• [AIM OF THE EXERCISE]
In full and without alteration, give the listing again.

• [INFORMATION SHOWN]
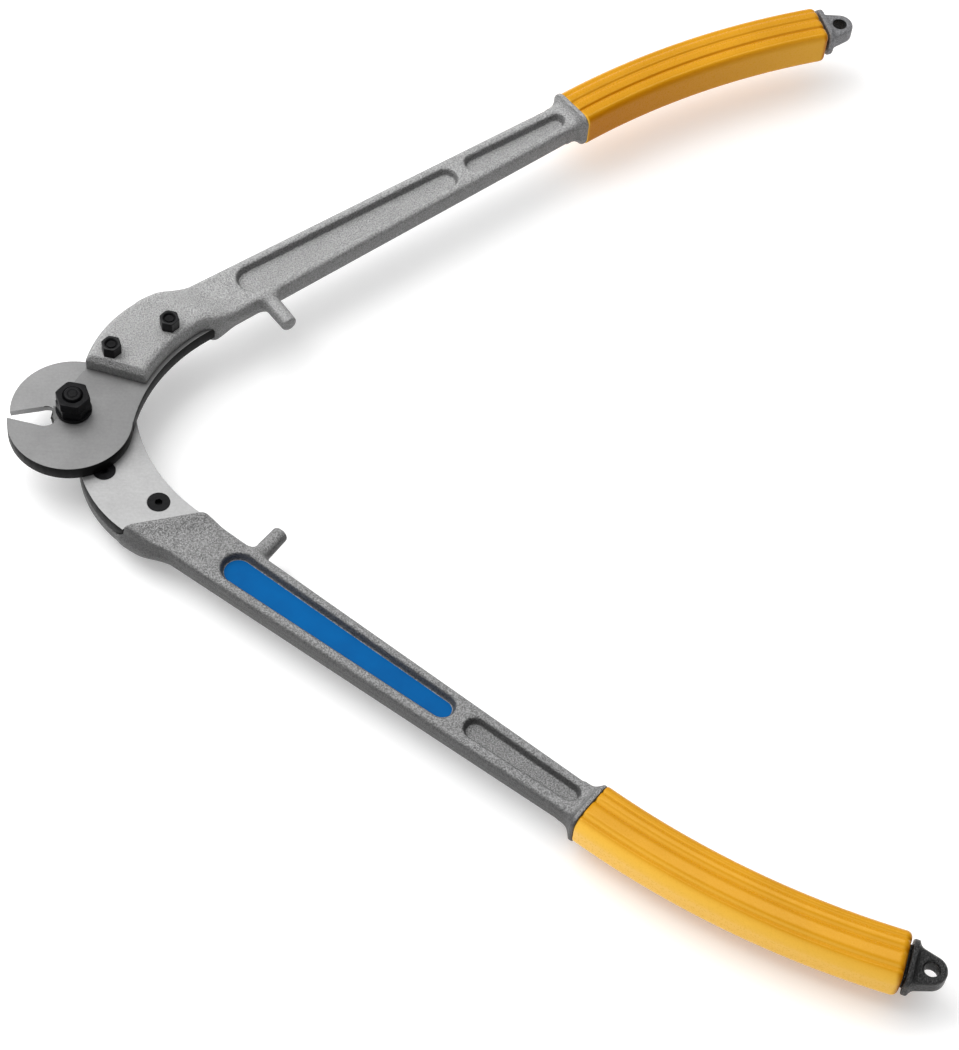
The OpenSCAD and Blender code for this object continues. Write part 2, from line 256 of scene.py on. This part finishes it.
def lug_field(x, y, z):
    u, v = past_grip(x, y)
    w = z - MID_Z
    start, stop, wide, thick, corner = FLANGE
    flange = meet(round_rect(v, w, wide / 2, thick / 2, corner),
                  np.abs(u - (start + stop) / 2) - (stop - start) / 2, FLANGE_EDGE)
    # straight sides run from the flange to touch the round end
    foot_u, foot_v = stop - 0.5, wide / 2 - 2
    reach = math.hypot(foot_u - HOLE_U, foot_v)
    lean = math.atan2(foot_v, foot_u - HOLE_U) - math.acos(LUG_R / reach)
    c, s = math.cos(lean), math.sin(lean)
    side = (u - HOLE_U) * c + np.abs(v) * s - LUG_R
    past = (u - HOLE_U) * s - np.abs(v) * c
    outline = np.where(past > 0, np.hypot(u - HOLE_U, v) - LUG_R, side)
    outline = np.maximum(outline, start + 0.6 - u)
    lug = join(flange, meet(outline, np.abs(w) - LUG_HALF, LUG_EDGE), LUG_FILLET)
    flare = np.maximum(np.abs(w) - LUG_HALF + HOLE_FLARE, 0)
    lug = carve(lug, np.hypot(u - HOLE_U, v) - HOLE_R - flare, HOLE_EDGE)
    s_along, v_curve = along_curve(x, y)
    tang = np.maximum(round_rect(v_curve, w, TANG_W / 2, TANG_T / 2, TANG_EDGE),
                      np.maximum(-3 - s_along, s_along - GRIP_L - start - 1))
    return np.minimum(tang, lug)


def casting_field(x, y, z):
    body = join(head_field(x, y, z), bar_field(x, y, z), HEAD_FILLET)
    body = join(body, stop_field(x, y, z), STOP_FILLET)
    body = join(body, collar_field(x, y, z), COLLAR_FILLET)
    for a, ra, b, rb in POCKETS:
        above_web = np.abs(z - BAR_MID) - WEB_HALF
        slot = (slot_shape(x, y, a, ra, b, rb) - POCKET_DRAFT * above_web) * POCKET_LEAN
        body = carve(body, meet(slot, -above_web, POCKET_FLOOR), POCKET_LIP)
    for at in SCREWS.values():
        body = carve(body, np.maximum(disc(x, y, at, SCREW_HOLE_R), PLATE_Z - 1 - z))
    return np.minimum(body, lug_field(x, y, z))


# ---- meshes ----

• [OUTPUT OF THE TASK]
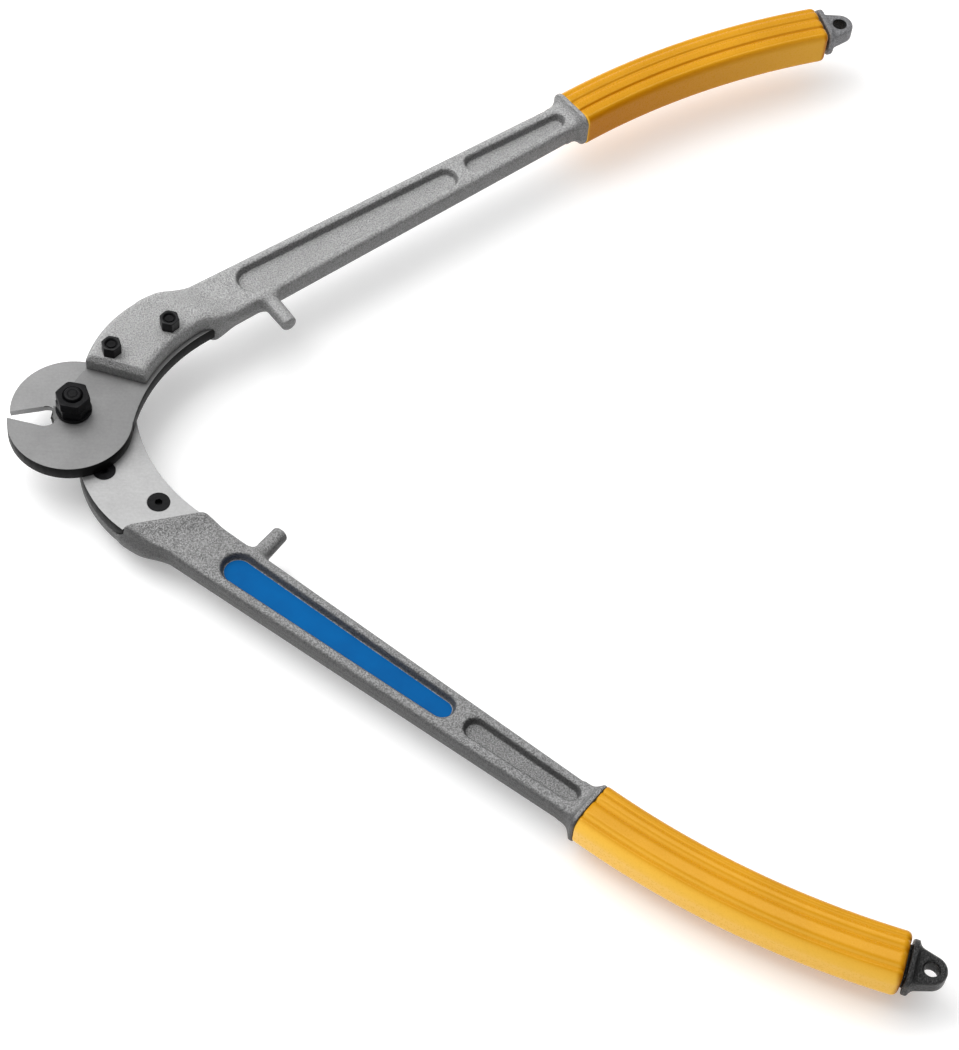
The OpenSCAD and Blender code for this object continues. Write part 2, from line 256 of scene.py on. This part finishes it.
def lug_field(x, y, z):
    u, v = past_grip(x, y)
    w = z - MID_Z
    start, stop, wide, thick, corner = FLANGE
    flange = meet(round_rect(v, w, wide / 2, thick / 2, corner),
                  np.abs(u - (start + stop) / 2) - (stop - start) / 2, FLANGE_EDGE)
    # straight sides run from the flange to touch the round end
    foot_u, foot_v = stop - 0.5, wide / 2 - 2
    reach = math.hypot(foot_u - HOLE_U, foot_v)
    lean = math.atan2(foot_v, foot_u - HOLE_U) - math.acos(LUG_R / reach)
    c, s = math.cos(lean), math.sin(lean)
    side = (u - HOLE_U) * c + np.abs(v) * s - LUG_R
    past = (u - HOLE_U) * s - np.abs(v) * c
    outline = np.where(past > 0, np.hypot(u - HOLE_U, v) - LUG_R, side)
    outline = np.maximum(outline, start + 0.6 - u)
    lug = join(flange, meet(outline, np.abs(w) - LUG_HALF, LUG_EDGE), LUG_FILLET)
    flare = np.maximum(np.abs(w) - LUG_HALF + HOLE_FLARE, 0)
    lug = carve(lug, np.hypot(u - HOLE_U, v) - HOLE_R - flare, HOLE_EDGE)
    s_along, v_curve = along_curve(x, y)
    tang = np.maximum(round_rect(v_curve, w, TANG_W / 2, TANG_T / 2, TANG_EDGE),
                      np.maximum(-3 - s_along, s_along - GRIP_L - start - 1))
    return np.minimum(tang, lug)


def casting_field(x, y, z):
    body = join(head_field(x, y, z), bar_field(x, y, z), HEAD_FILLET)
    body = join(body, stop_field(x, y, z), STOP_FILLET)
    body = join(body, collar_field(x, y, z), COLLAR_FILLET)
    for a, ra, b, rb in POCKETS:
        above_web = np.abs(z - BAR_MID) - WEB_HALF
        slot = (slot_shape(x, y, a, ra, b, rb) - POCKET_DRAFT * above_web) * POCKET_LEAN
        body = carve(body, meet(slot, -above_web, POCKET_FLOOR), POCKET_LIP)
    for at in SCREWS.values():
        body = carve(body, np.maximum(disc(x, y, at, SCREW_HOLE_R), PLATE_Z - 1 - z))
    return np.minimum(body, lug_field(x, y, z))


# ---- meshes ----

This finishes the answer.